Problem details:
Reproduce the entries shown below only from the line with "obj.matrix_parent_inverse = Matrix.Identity(4)" down to the line with "bpy.data.objects.remove(obj)", keeping both end lines and copying each one exactly.
-- Start Recorded information --
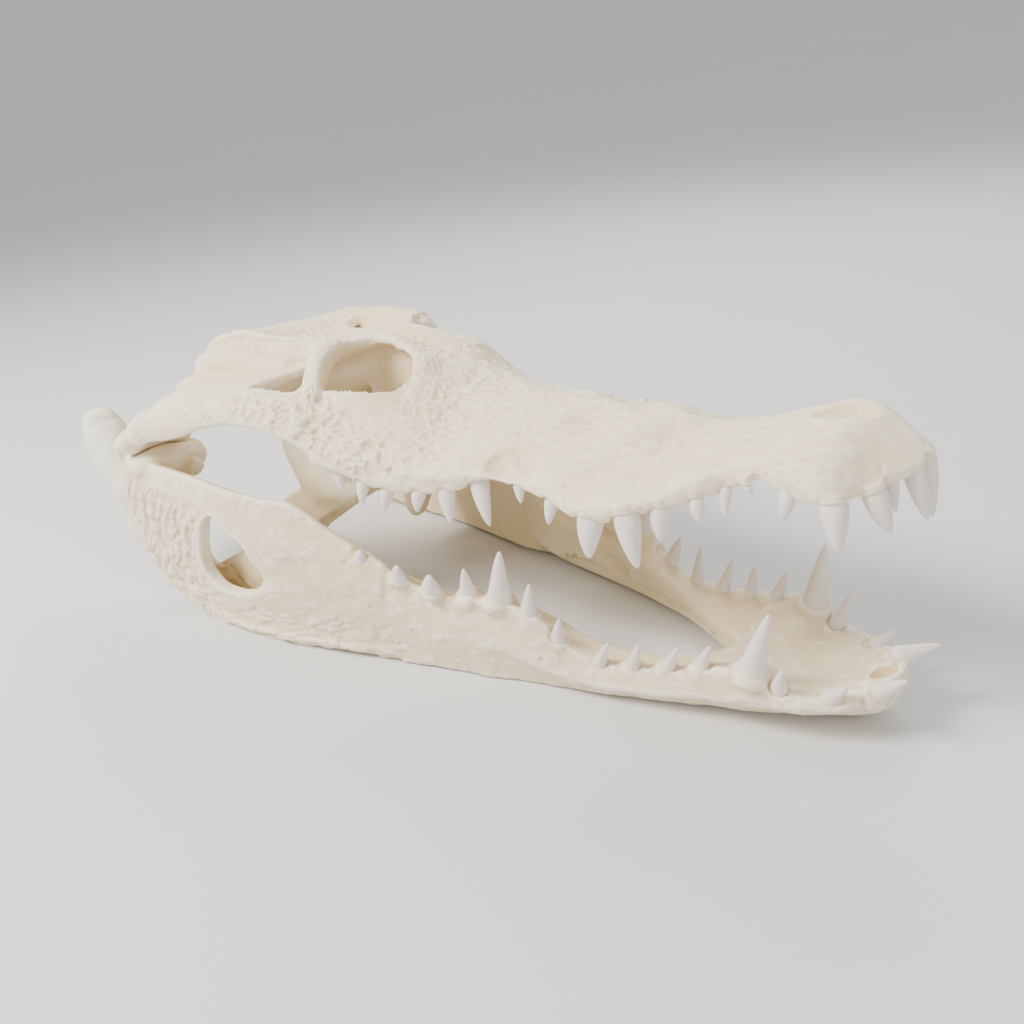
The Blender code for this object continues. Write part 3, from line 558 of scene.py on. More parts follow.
-- End Recorded information --
-- Start Recorded information --
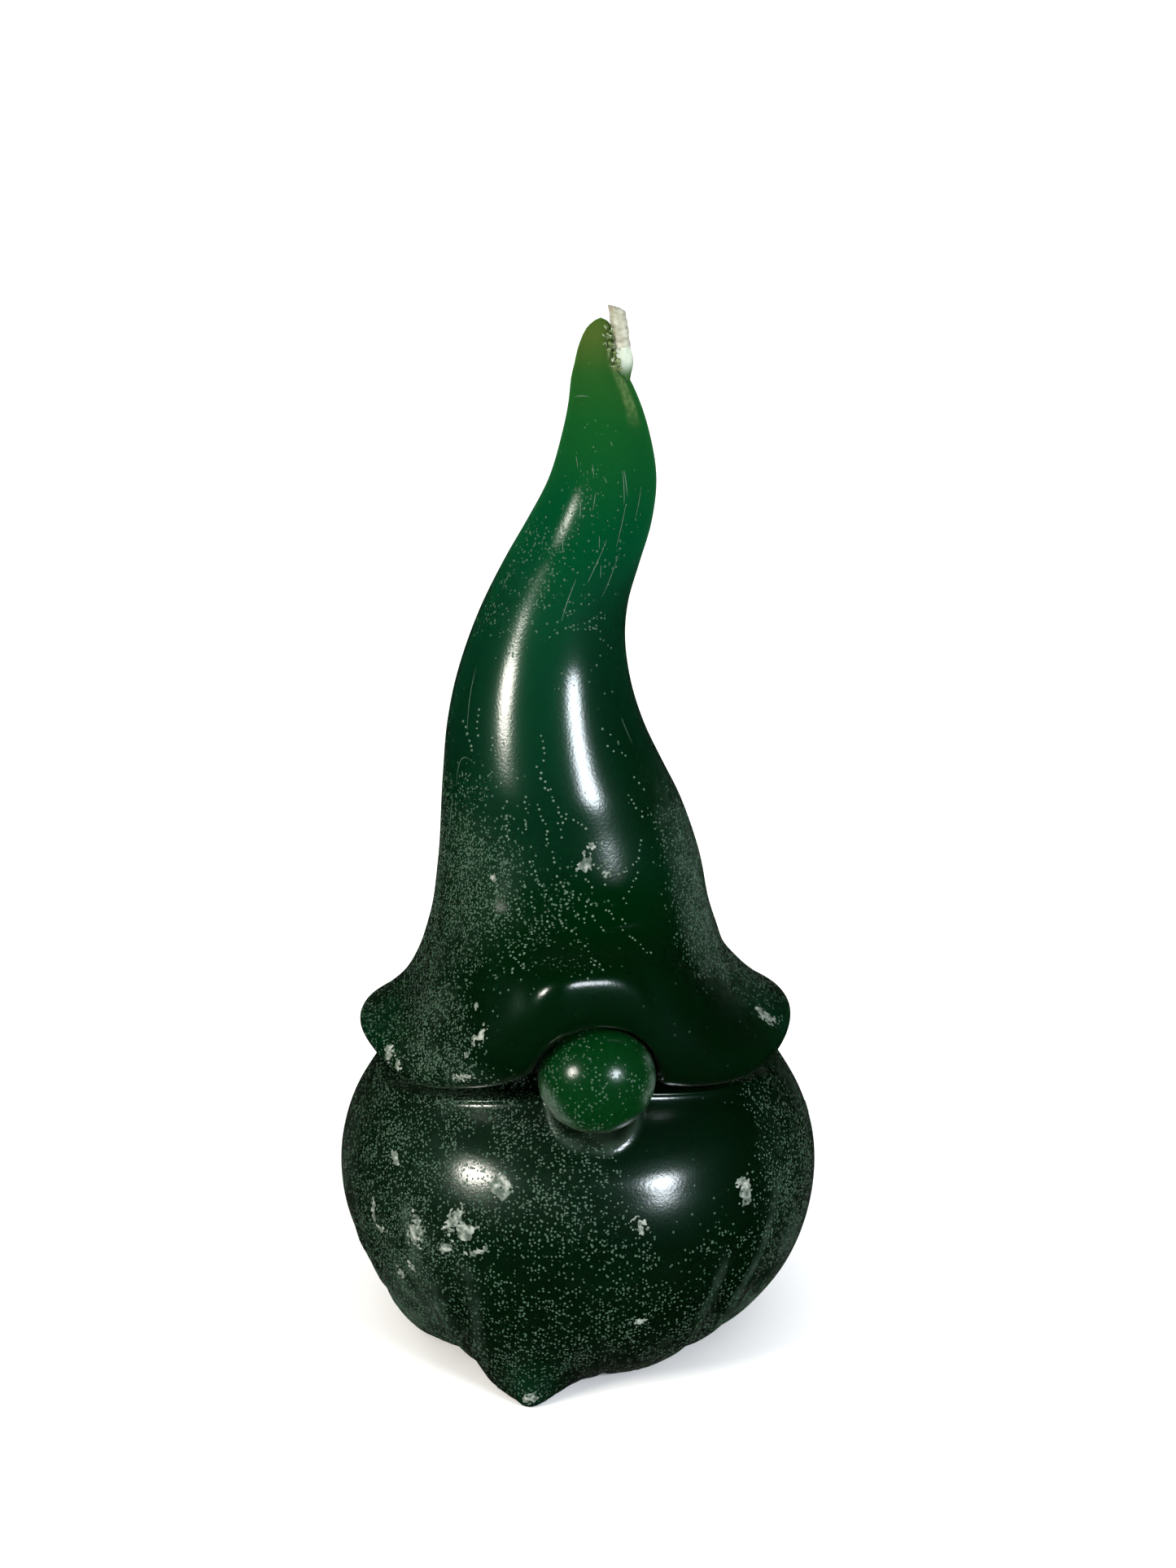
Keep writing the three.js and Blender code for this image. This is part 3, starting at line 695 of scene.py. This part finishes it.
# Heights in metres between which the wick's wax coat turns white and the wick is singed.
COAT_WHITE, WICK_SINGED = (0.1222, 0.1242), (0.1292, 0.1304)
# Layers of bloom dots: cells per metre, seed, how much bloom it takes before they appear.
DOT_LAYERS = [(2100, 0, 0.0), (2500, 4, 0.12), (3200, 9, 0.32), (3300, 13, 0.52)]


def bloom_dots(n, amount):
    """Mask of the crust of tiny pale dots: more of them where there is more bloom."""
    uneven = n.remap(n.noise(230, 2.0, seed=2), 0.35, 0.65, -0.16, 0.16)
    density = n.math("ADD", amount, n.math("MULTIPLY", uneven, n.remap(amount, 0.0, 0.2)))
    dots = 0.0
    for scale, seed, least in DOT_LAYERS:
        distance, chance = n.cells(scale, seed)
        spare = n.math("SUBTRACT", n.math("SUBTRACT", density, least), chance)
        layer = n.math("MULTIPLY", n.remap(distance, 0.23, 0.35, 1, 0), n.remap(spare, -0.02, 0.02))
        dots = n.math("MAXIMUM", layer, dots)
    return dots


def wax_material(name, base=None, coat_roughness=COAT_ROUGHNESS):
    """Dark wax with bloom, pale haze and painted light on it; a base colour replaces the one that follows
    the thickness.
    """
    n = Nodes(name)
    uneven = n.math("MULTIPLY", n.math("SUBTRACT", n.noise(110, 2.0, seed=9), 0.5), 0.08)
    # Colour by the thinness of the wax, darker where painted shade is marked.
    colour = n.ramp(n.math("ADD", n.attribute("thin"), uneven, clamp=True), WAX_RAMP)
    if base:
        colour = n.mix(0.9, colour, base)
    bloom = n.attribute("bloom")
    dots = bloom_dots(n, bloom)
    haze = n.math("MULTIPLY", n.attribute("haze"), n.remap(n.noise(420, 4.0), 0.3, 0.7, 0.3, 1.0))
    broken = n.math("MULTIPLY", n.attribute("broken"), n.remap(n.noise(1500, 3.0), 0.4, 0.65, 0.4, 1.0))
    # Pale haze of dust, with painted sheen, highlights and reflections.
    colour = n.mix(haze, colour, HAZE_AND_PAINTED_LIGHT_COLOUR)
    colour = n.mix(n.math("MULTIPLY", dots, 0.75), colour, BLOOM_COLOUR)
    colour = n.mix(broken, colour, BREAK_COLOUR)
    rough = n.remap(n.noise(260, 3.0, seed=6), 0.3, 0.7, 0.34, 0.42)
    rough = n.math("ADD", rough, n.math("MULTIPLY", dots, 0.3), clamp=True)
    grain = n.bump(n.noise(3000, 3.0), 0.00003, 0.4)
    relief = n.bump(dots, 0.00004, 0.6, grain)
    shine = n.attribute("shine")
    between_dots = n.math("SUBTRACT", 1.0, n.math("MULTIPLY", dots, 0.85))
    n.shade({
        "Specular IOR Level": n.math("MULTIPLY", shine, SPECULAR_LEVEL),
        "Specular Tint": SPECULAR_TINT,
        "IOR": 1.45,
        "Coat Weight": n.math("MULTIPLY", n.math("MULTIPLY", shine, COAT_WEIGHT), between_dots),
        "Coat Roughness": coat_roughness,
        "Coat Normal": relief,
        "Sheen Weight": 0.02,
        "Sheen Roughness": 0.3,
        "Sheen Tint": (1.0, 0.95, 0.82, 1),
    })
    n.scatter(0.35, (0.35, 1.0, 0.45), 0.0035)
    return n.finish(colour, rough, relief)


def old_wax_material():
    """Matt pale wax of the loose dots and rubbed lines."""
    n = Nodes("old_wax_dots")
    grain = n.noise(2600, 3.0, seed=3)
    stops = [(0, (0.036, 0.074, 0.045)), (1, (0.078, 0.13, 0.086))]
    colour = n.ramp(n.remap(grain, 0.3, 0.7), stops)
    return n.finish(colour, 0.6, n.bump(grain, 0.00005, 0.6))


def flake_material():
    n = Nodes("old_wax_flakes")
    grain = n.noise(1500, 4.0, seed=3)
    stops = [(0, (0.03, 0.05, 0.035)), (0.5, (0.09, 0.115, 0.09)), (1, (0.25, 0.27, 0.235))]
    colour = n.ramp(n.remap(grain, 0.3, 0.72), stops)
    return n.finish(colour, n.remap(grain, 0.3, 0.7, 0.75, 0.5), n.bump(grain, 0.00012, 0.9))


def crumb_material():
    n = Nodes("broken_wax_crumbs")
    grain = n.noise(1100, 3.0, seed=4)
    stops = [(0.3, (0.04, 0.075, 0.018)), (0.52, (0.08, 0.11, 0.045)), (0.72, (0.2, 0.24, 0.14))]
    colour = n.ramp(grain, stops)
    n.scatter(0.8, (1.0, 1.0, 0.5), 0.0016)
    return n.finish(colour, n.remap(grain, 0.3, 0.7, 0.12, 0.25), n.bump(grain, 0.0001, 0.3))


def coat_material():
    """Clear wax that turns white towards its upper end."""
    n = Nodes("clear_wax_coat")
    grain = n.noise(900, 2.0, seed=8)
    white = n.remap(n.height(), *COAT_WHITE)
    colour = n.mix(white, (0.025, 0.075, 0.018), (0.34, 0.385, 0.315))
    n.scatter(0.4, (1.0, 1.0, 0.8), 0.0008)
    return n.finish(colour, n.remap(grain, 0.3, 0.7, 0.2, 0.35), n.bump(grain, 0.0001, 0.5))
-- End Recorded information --
-- Start Recorded information --
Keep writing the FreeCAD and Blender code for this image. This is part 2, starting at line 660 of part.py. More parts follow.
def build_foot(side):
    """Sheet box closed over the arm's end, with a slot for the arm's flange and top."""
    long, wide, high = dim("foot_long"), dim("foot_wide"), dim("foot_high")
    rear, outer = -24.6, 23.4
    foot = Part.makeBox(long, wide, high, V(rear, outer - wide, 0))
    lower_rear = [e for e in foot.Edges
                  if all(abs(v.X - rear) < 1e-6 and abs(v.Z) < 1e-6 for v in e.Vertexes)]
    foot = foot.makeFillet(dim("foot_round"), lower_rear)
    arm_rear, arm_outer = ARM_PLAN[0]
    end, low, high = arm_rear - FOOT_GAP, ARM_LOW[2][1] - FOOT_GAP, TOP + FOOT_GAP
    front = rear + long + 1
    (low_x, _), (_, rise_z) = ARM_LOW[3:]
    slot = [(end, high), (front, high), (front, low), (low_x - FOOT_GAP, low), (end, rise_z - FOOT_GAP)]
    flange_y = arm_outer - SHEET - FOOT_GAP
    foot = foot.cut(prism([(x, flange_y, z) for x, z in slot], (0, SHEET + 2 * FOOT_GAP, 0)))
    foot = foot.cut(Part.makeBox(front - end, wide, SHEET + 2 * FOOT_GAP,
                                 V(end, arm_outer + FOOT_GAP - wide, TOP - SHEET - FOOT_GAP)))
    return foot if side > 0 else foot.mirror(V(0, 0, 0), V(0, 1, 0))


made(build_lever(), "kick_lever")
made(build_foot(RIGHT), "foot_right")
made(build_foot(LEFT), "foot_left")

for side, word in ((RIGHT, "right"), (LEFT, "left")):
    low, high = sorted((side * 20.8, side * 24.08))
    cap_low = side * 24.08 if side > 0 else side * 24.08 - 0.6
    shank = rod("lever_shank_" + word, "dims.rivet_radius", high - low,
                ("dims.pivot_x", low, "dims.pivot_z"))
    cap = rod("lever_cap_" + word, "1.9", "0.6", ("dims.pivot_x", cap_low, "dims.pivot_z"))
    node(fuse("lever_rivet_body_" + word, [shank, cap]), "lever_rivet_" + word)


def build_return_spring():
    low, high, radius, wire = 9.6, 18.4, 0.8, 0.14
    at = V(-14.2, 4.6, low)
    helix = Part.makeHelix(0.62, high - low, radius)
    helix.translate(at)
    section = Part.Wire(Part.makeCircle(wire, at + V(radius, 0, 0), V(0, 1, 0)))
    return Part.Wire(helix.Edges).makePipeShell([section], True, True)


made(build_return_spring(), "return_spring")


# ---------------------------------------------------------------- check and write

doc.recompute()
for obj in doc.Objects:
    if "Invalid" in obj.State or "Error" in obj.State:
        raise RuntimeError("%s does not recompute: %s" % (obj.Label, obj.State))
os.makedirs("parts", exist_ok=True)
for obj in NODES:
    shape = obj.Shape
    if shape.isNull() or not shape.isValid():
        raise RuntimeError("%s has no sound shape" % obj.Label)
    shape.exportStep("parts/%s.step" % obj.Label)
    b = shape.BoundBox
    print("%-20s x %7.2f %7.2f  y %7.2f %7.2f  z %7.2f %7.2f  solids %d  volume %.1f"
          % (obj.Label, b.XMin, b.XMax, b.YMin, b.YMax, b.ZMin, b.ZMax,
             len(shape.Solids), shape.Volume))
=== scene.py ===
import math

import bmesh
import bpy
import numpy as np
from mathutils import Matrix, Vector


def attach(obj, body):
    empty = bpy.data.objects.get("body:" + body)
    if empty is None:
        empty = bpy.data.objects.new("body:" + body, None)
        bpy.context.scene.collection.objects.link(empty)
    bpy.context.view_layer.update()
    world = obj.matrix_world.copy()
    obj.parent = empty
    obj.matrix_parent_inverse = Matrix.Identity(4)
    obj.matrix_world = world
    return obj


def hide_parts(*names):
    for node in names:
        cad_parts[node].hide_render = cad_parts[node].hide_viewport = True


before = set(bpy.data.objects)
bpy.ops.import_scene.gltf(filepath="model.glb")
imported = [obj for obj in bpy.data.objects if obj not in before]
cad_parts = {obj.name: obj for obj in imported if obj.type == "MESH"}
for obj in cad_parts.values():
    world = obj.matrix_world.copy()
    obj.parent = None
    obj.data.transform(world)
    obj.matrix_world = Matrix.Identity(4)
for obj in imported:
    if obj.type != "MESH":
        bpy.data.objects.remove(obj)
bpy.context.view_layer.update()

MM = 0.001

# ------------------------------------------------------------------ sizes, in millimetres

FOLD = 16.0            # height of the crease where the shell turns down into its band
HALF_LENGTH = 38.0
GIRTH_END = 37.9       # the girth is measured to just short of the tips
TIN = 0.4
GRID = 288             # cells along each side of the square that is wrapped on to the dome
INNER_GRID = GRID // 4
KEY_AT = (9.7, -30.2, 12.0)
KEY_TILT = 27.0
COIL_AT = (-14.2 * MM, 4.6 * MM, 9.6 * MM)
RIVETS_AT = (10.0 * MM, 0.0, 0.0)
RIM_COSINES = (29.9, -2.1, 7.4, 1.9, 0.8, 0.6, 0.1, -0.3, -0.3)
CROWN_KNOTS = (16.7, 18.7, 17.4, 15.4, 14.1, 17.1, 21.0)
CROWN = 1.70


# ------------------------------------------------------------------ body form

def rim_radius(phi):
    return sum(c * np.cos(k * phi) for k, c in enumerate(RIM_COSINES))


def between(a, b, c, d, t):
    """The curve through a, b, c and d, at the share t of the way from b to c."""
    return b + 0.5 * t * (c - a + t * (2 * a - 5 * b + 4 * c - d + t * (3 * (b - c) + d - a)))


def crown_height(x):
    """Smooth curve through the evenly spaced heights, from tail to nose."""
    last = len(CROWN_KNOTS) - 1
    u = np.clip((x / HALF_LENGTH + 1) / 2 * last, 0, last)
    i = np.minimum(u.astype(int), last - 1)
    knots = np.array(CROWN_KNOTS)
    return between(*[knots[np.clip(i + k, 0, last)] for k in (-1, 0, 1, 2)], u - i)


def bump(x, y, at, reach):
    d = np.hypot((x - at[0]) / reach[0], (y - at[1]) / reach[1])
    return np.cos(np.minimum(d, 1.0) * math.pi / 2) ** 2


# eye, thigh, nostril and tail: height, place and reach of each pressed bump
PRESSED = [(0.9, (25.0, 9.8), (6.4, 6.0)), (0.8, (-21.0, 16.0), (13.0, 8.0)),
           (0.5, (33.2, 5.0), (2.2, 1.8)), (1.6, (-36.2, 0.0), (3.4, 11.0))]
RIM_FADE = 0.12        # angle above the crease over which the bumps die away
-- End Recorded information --
Output of the exercise:
    obj.matrix_parent_inverse = Matrix.Identity(4)
    obj.matrix_world = world
    return obj


def hide_parts(*names):
    for node in names:
        cad_parts[node].hide_render = cad_parts[node].hide_viewport = True


before = set(bpy.data.objects)
bpy.ops.import_scene.gltf(filepath="model.glb")
imported = [obj for obj in bpy.data.objects if obj not in before]
cad_parts = {obj.name: obj for obj in imported if obj.type == "MESH"}
for obj in cad_parts.values():
    world = obj.matrix_world.copy()
    obj.parent = None
    obj.data.transform(world)
    obj.matrix_world = Matrix.Identity(4)
for obj in imported:
    if obj.type != "MESH":
        bpy.data.objects.remove(obj)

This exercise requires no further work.